En cada ocasión en la que las fuerzas de seguridad del Estado se convierten en una de las múltiples manos del poder, para su propio beneficio, me pregunto qué parte de su principal deber no han entendido. Tal vez los responsables no son ellos sino quienes exigen bajos requisitos intelectuales y formativos para acceder a los cuerpos de seguridad, que apenas dejan lugar para que se pueda comprender algo tan esencial como su propio motivo de existencia. Claro que si se les exigiera más nivel y, por lo tanto, estuviera repleto de personas con capacidades más profundas, el control de dichos cuerpos no tendría la misma eficacia.
No solamente me abochorna que estas fuerzas olviden, en más ocasiones de las imaginadas, velar por el orden y el bienestar del ciudadano en pro de la ultra-defensa de los poderes (quienes, por supuesto, merecen su cuota de protección), sino la terrible incoherencia de que arrasen con aquellos que no solo defienden sus derechos sino también los de aquellos cuerpos del Estado, como trabajadores que son de este país. Al margen de divagaciones más o menos acertadas, es difícil comprender cómo un grupo de funcionarios puede rezumar tanto odio contra el pueblo, cuya defensa es lo único que le da sentido como institución. Sin embargo, es más incomprensible aún que el Gobierno defienda actuaciones que atentan contra la integridad física y jurídica de las personas, tratándolos como meras piedras que interrumpen un complicado camino sin clara desembocadura. En realidad, ¿qué más da? Todo se arregla con palabrería y el tendencioso dato de los agentes lesionados, siempre en un número ostensiblemente inferior al de los ciudadanos apaleados con durísimas armas.
Quién diría que se tratan de manifestantes que defienden los derechos de todos los trabajadores, y la vida de digna de cada uno de los integrantes de sus respectivas familias, y no de vándalos que se dedican a tomar las calles con el objetivo de enredar. Por desgracia, parece que para algunas personas una cosa casi significa la otra, quizá porque nunca hayan tenido la necesidad de conocer cuáles son sus derechos como trabajadores, ya que el destino les ha deparado unas condiciones económicas y sociales afabilísimas.
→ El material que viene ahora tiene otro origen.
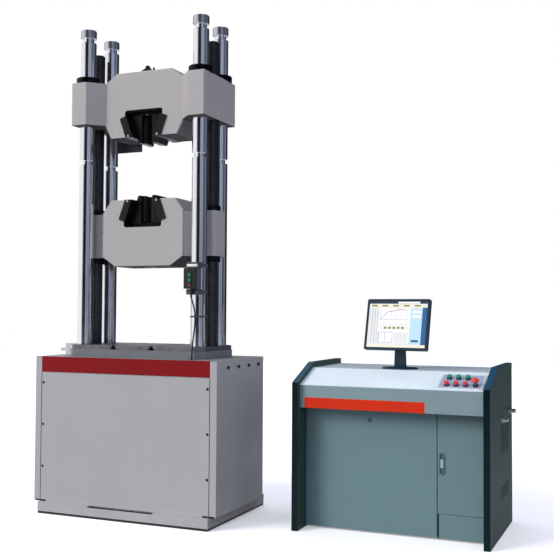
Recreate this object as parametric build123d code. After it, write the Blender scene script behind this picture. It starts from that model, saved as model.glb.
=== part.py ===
from build123d import *
import os
from math import cos, pi, radians, sin, sqrt, tan

# A four-column hydraulic universal testing machine with its control console.
# Millimetres. X to the right, the front faces -Y, Z up.
# The origin is on the floor, under the load axis of the machine.

# Clearances
sliding_gap = 0.3
running_gap = 0.05
seam = 1.5

# Base cabinet of the load frame
cabinet_width = 1100.0
cabinet_depth = 572.0
cabinet_top = 840.0
sheet = 3.0
corner_angle = 35.0
angle_wall = 4.0
header_height = 82.0
side_panel_lift = 7.0
rear_notch = 18.0
front_notch_width = 36.0
front_notch_height = 9.0
plinth_side_inset = 36.0
plinth_front_lip = 18.0
plinth_rear_lip = 98.0
plinth_top = 62.0
plinth_flange = 80.0
channel_wall = 8.0
pad_height = 12.0
pad_inset = 1.0
fork_slot_length = 392.0
fork_slot_depth = 30.0
louvre_count = 9
louvre_length = 220.0
louvre_width = 8.0
louvre_pitch = 26.0
louvre_height = 560.0

# Screws and plugs on the cabinet
panel_screw_radius = 7.0
panel_screw_height = 3.0
panel_screw_inset = 11.5
panel_screw_drop = 58.0
panel_screw_pitch = 225.0
panel_screw_count = 3
side_plug_radius = 8.0
side_plug_height = 10.0
side_plug_drop = 38.0
side_plug_first = -162.0
side_plug_pitch = 125.0
side_plug_count = 4

# Bed inside the cabinet
bed_side_inset = 70.0
bed_front_inset = 46.0
bed_top = 260.0
bed_thickness = 60.0
bed_wall = 35.0
journal_clearance = 4.0

# Main cylinder, ram and worktable
ram_radius = 113.0
cylinder_wall = 37.0
cylinder_floor = 40.0
cylinder_height = 360.0
foot_flange_radius = 190.0
foot_flange_height = 30.0
gland_radius = 165.0
gland_height = 30.0
gland_bolt_count = 8
gland_bolt_radius = 9.0
gland_bolt_height = 12.0
table_side_margin = 65.0
table_front_margin = 85.0
table_bottom = 790.0
table_plate_bottom = 880.0
table_top = 904.0
table_corner = 45.0
table_plate_inset = 3.0
table_opening_gap = 8.0
rib_pocket_length = 130.0
rib_pocket_start = 160.0
rib_pocket_depth = 60.0
rib_thickness = 30.0
rib_edge = 15.0
slot_offset = 117.0
slot_width = 20.0
slot_neck = 12.0
slot_foot_width = 36.0
slot_foot_height = 10.0

# Columns and their nuts
column_x = 355.0
column_y = 115.0
column_radius = 43.5
column_edge = 2.0
groove_bottom = 1899.0
groove_height = 23.0
neck_radius = 31.0
shoulder_level = 2586.0
nut_lift = 25.0
nut_radius = 44.0
nut_height = 45.0
nut_edge = 3.0
nut_slots = 4
nut_slot_width = 10.0
nut_slot_depth = 7.0
stud_recess = 6.0
collar_radius = 65.0
collar_height = 35.0
collar_slot_width = 14.0
collar_slot_depth = 8.0

# Lead screws and their drive
screw_x = 365.0
screw_radius = 36.0
screw_top = 2545.0
screw_edge = 5.0
screw_hole_gap = 6.0
journal_radius = 28.0
journal_bottom = 105.0
bearing_height = 70.0
bearing_flange_radius = 85.0
bearing_flange_height = 25.0
bearing_radius = 62.0
chain_pitch = 19.05
screw_teeth = 20
motor_teeth = 13
roller_radius = 6.0
tooth_height = 4.0
sprocket_bottom = 120.0
sprocket_thickness = 12.0
hub_radius = 45.0
hub_height = 18.0
chain_thickness = 8.0
chain_width = 16.0
motor_x = -230.0
motor_y = -165.0
motor_radius = 60.0
motor_height = 210.0
motor_flange_radius = 70.0
motor_flange_height = 15.0
motor_cover_height = 45.0
motor_shaft_radius = 12.0
motor_shaft_depth = 40.0
terminal_box = 60.0

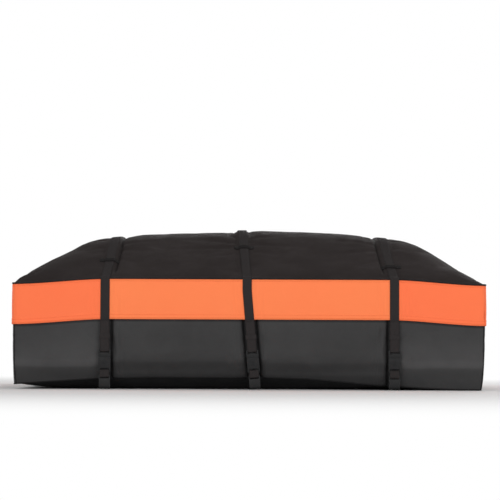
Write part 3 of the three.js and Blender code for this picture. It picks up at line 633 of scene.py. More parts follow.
# The orange cloth is faded between its ends, from one distance to the other
FADED_PART = (0.405, 0.385)
FADED_SHARE = 0.82


def coated_fabric(
    name, dark, light, roughness, specular, weave_depth=WEAVE_DEPTH, painted_light_of=None, faded=False
):
    """Coated cloth: a fine plain weave under the coat, soft crumples, and a worn, dusty variation.
    Faded cloth has its lighter color in the bag's middle, and other cloth has painted shade in its creases."""
    material = new_material(name, dark, roughness, specular)
    n = Nodes(material)
    u, v = n.cloth_place()
    weave = n.math("MULTIPLY", n.wave(u, WEAVE_PITCH), n.wave(v, WEAVE_PITCH))
    fine = n.noise(420, 2, 0.5)
    share = n.ramp(n.weighed(n.noise(7, 4, 0.6), 0.8, fine, 0.2), 0.32, 0.68)
    if faded:
        middle = n.ramp(n.math("ABSOLUTE", n.split_place()["X"]), *FADED_PART)
        share = n.weighed(middle, FADED_SHARE, share, 1 - FADED_SHARE)
        n.set("Base Color", n.blend(share, dark, light))
    else:
        # Painted shade: darker where the cloth bends in
        bend = n.add("ShaderNodeNewGeometry").outputs["Pointiness"]
        level = n.ramp(bend, *CREASE_BENDS, CREASE_PAINTED_SHADE, 1)
        # The walls' cloth is also given painted light and shade by height
        if painted_light_of:
            level = n.math("MULTIPLY", level, painted_light_of(n))
        scaled = n.calculate("ShaderNodeVectorMath", "SCALE", n.blend(share, dark, light))
        n.put(scaled.inputs["Scale"], level)
        n.set("Base Color", scaled.outputs["Vector"])
    n.set("Roughness", n.ramp(n.noise(16, 3, 0.6), 0.3, 0.7, roughness - 0.06, roughness + 0.07))
    crumple = n.bump(n.noise(22, 4, 0.55), 0.0016)
    n.set("Normal", n.bump(weave, weave_depth, n.bump(fine, 0.00006, crumple)))
    return material


HERRINGBONE_WIDTH = 0.0031
HERRINGBONE_SLANT = 1500
RIB_PITCH = 0.0017
CORD_PITCH = 0.0021


def webbing_material(name, dark, light):
    """Polyester webbing: ribs across with a herringbone shift, cords along it, slight fuzz"""
    material = new_material(name, dark, 0.82, 0.03)
    n = Nodes(material)
    u, v = n.cloth_place()
    shift = n.math("MULTIPLY", n.math("PINGPONG", u, HERRINGBONE_WIDTH), HERRINGBONE_SLANT)
    height = n.weighed(n.wave(v, RIB_PITCH, shift), 0.6, n.wave(u, CORD_PITCH), 0.4)
    fuzz = n.noise(900, 2, 0.6)
    tone = n.math("ADD", n.ramp(height, -1, 1, 0, 0.6), n.math("MULTIPLY", fuzz, 0.4))
    n.set("Base Color", n.blend(n.ramp(tone, 0.15, 0.85), dark, light))
    n.set("Roughness", n.ramp(fuzz, 0.3, 0.7, 0.7, 0.86))
    n.set("Normal", n.bump(fuzz, 0.00006, n.bump(height, 0.00028)))
    return material


def moulded_plastic(name, color, worn):
    """Moulded plastic: fine spark grain, slight sink marks, edges polished by use"""
    material = new_material(name, color, 0.5, 0.1)
    n = Nodes(material)
    handled = n.noise(55, 3, 0.6)
    wear = n.math("MULTIPLY", n.edges(0.0009, 0.08), n.ramp(handled, 0.35, 0.6))
    n.set("Base Color", n.blend(wear, color, worn))
    n.set("Roughness", n.ramp(handled, 0.3, 0.7, 0.46, 0.6))
    sink_marks = n.bump(n.noise(120, 1), 0.0001)
    n.set("Normal", n.bump(n.noise(2600, 2, 0.6), 0.00003, sink_marks))
    return material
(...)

Sin la necesidad acuciante de la urgencia todo parece menos grave y mucho más llevadero, esa es la impresión que se desprende en los momentos complicados por parte de los más pudientes, y, en efecto, solamente así puede explicarse la postura y la mentalidad de ciertas personas que, aunque se caiga el mundo, permanecen en una quietud más relajada que hierática.
Es posible que por esta misma razón los dominadores actuales del país pidan el esfuerzo de los demás y realmente no el propio, un lapsus mental y lingüístico que debería ofender a cualquier persona con un mínimo de empatía o solidaridad. Virtudes, o afortunados defectos, casi imposibles de detectar en el poder y en el acaudalado.